The theme of this year’s conference was appropriately called “Extraordinary Times,” which Ping happily cited in his April 16 speech that reminded the audience China is celebrating the 50th anniversary of President Richard Nixon visiting the country.
“Last year, China celebrated the centennial of the founding of the Communist Party of China,” Ping said, “and we are now embarking on a new journey to build a great modern socialist country.”
That bloody and violent journey had arrested and killed as many as 2 million Chinese citizens by the 1950s. By the 1960s, tens of millions were starving during the Great Leap Forward.
Reacting to the Communist leader’s speech, Melanie Collette of Project 21 tells AFN the audience was likely nodding along because left-wing “groupthink” matters on today’s college campuses more than critical thinking about an authoritarian regime.
"They want everyone to think the same way about the same thing,” Collette warns. “And even if you don't, that environment makes it difficult for people who decided to think on their own or think critically about any of these issues."

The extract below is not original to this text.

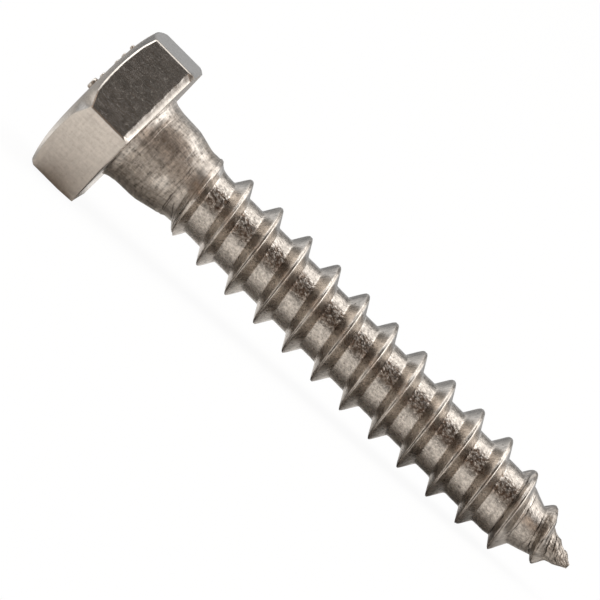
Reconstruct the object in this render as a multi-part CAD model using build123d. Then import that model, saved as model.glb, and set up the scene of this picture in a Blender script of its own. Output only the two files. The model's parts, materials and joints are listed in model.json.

That is certainly the case in China, where Ping would be whisked back to his homeland if he admits basic freedoms are not permitted there or if he criticizes China’s human rights abuses. And his fate for doing so would be a government trial and a prison cell, all permitted by the “modern socialist country” that is literally starving its own citizens in Shanghai at the moment during a COVID-19 lockdown.
That criticism is unlikely to happen, however: Ping has called allegations of genocide against the Uyghur population “lies” that are “fabricated by some people with their own political agenda.”